Frequently asked questions about Monumental Architecture

What is monumental architecture in AP World History?

It's the large-scale building of temples, palaces, pyramids, and mounds that rulers used to display and legitimize their power. The CED names it in Topic 3.2 as a method rulers of land-based empires (1450-1750) used to legitimize rule, and it also shows up in Topic 1.4 with American states like the Aztec, Inca, and Mississippians.

Why did rulers build monumental architecture?

To legitimize and consolidate their power. A massive temple or palace signaled that the state was wealthy, could command huge amounts of labor, and had divine backing.
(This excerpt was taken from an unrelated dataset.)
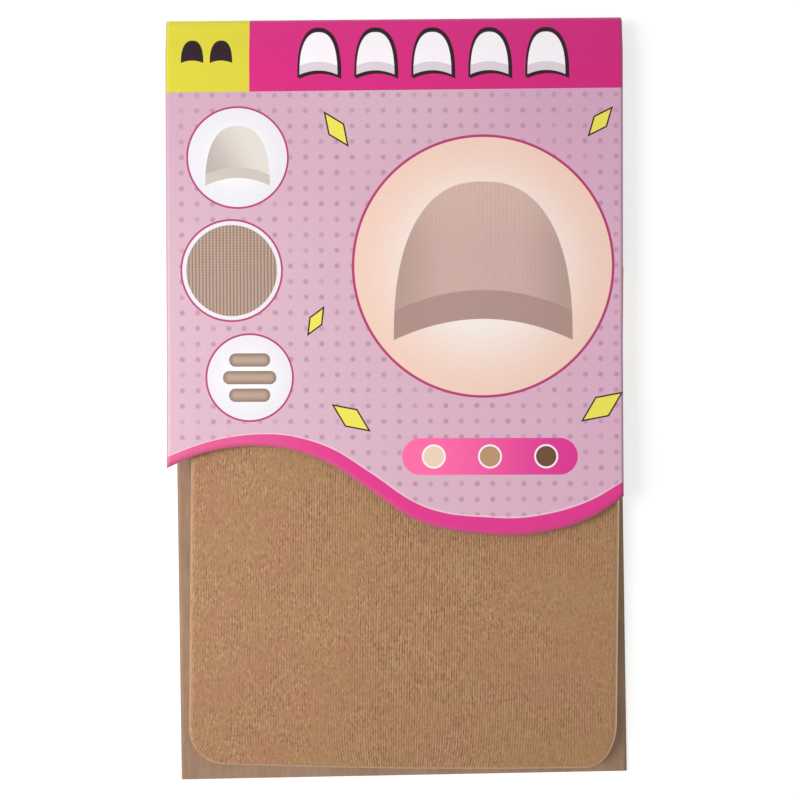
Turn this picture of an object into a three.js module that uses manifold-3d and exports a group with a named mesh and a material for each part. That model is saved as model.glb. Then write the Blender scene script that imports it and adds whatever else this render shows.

Versailles was built by French kings specifically to impress their subjects and overawe the nobility.

Who built monumental architecture in North America between 1200 and 1450?

The Mississippian culture, which built large temple mounds (the most famous site is Cahokia). The CED lists the Mississippians alongside the Aztec and Inca Empires as state systems in the Americas for Topic 1.4.

Is monumental architecture only religious buildings?

No. Religious structures like Aztec temples and Mississippian mounds count, but so do purely political ones like the Palace of Versailles. What unites them is purpose, not function. They all broadcast the power and legitimacy of the state that built them.

How is monumental architecture different from infrastructure like the Inca roads?

Infrastructure, like Inca roads or Aztec chinampas, helps a state operate by moving armies, goods, and food. Monumental architecture, like Machu Picchu or temple complexes, exists to project power and legitimize the ruler. On the exam, match infrastructure to administration questions and monumental architecture to legitimization questions.